To get an estimate of the size of your web data, follow these steps:

  1. Call the estimateDataSize method.

    curl -X POST \
    -H "Authorization: Bearer $(gcloud auth application-default print-access-token)" \
    -H "Content-Type: application/json" \
    "https://discoveryengine.googleapis.com/v1alpha/projects/PROJECT_ID/locations/global:estimateDataSize" \
    -d '{
      "website_data_source": {
        "estimator_uri_patterns": {
          provided_uri_pattern: "URI_PATTERN_TO_INCLUDE",
          exact_match: EXACT_MATCH_BOOLEAN
        },
        "estimator_uri_patterns": {
          provided_uri_pattern: "URI_PATTERN_TO_EXCLUDE",
          exact_match: EXACT_MATCH_BOOLEAN,
          exclusive: EXCLUSIVE_BOOLEAN
        }
      }
    }'
    

    Replace the following:

    • PROJECT_ID: The ID of your project.

    • URI_PATTERN_TO_INCLUDE: The URL patterns for the websites that you want to include in your data size estimate.

    • URI_PATTERN_TO_EXCLUDE: (Optional) The URL patterns for the websites that you want to exclude from your data size estimate.

      For URI_PATTERN_TO_INCLUDE and URI_PATTERN_TO_EXCLUDE, you can use patterns similar to the following:

      • Entire website: www.mysite.com
      • Parts of a website: www.mysite.com/faq
      • Entire domain: mysite.com or *.mysite.com
    • EXCLUSIVE_BOOLEAN: (Optional) If true, then the provided URI pattern represents web pages that are excluded from your data size estimate. The default is false, which means that the provided URI pattern represents web pages that are included in your data size estimate.

    • EXACT_MATCH_BOOLEAN: (Optional) If true, then the provided URI pattern represents a single web page, instead of the web page and all of its children. The default is false, which means that the provided URI pattern represents the web page and all of its children.

    The output is similar to the following:

    {
      "name": "projects/PROJECT_ID/locations/global/operations/estimate-data-size-01234567890123456789",
      "metadata": {
        "@type":  "type.googleapis.com/google.cloud.discoveryengine.v1alpha.EstimateDataSizeMetadata"
      }
    }
    

    This output includes the name field, which is the name of the long-running operation. Save the name value to use in the following step.

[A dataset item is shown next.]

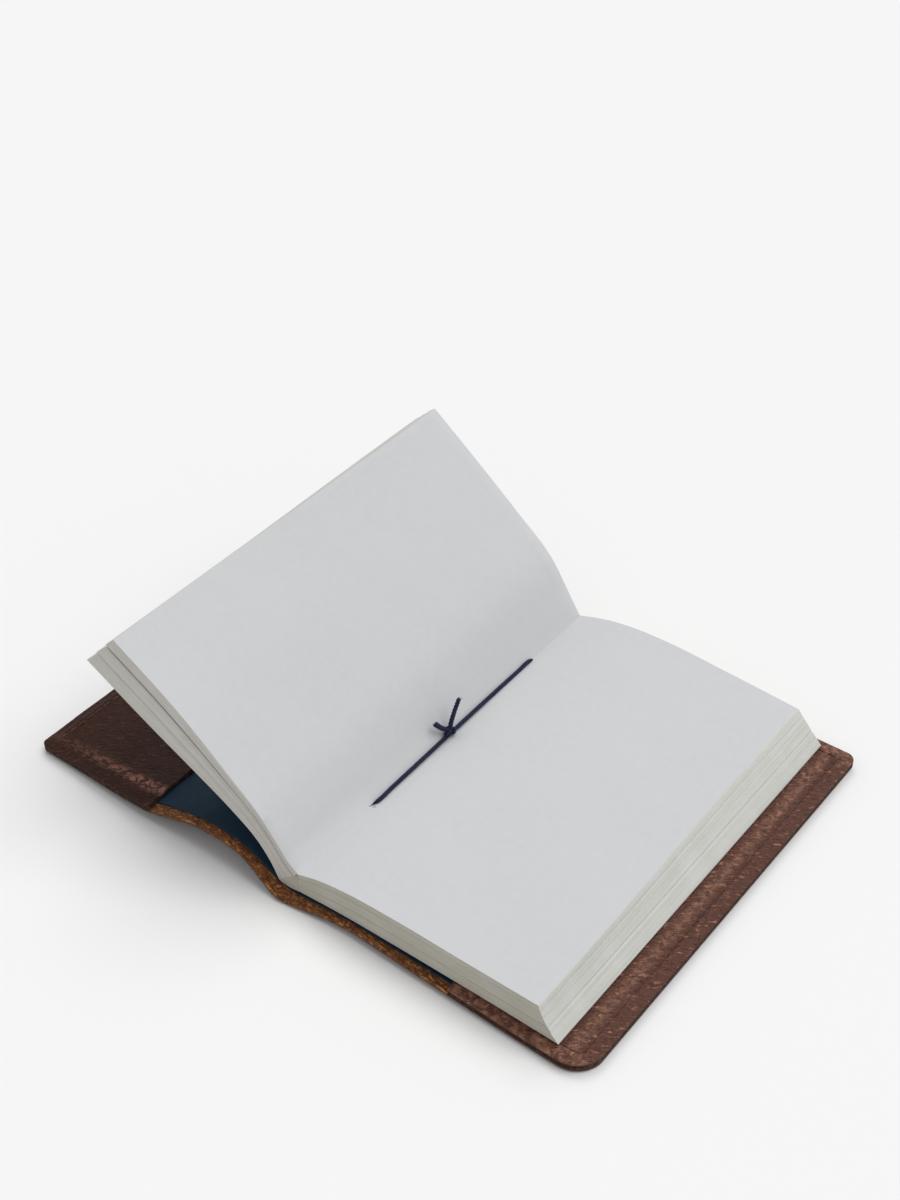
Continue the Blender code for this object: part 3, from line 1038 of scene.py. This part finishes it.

  2. Poll the operations.get method.

    curl -X GET \
    -H "Authorization: Bearer $(gcloud auth application-default print-access-token)" \
    "https://discoveryengine.googleapis.com/v1/OPERATION_NAME"
    

    Replace OPERATION_NAME with the name value that you saved in the previous step. You can also get the operation name by listing long-running operations.

  3. Evaluate each response.

    • If a response does not contain "done": true, then the process for estimating the data size is not complete. Continue polling.

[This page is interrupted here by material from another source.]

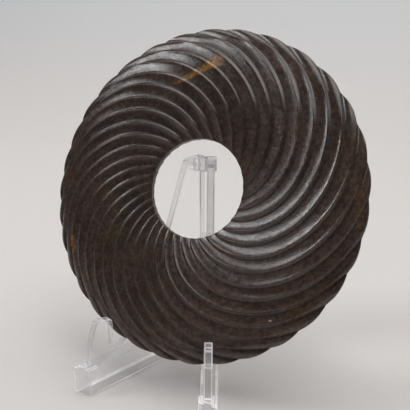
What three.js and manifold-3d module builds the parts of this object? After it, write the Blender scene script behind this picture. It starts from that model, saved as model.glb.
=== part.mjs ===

      The output is similar to the following:

      {
        "name": "projects/PROJECT_ID/locations/global/operations/estimate-data-size-01234567890123456789",
        "metadata": {
          "@type": "type.googleapis.com/google.cloud.discoveryengine.v1alpha.EstimateDataSizeMetadata"
        }
      }
      
    • If a response contains "done": true, then the process for estimating the data size is complete. Save the DATA_SIZE_BYTES value from the response to use in the following step.

      The output is similar to the following:

      {
        "name": "projects/PROJECT_ID/locations/global/operations/estimate-data-size-01234567890123456789",
        "metadata": {
          "@type": "type.googleapis.com/google.cloud.discoveryengine.v1alpha.EstimateDataSizeMetadata",
          "createTime": "2023-12-08T19:54:06.911248Z"
        },
        "done": true,
        "response": {
          "@type": "type.googleapis.com/google.cloud.discoveryengine.v1alpha.EstimateDataSizeResponse",
          "dataSizeBytes": DATA_SIZE_BYTES,
          "documentCount": DOCUMENT_COUNT
        }
      }
      

      This output includes the following values:

      • DATA_SIZE_BYTES: The estimated size of your web data, in bytes.

      • DOCUMENT_COUNT: The estimated number of web pages in your web data.

  4. Divide the DATA_SIZE_BYTES value from the previous step by 1,000,000,000 to get gigabytes. Save this value for the following step.

  5. To get an estimate for your monthly data storage costs:

    1. Go Google Cloud's pricing calculator.

    2. Click Add to estimate.

    3. Search for Vertex AI Search and Conversation and then click the Vertex AI Search and Conversation box.

    4. In the Data Index box, enter the estimated size of your web data, in gigabytes, from the previous step.

      See the Estimated cost box for your estimated data storage cost.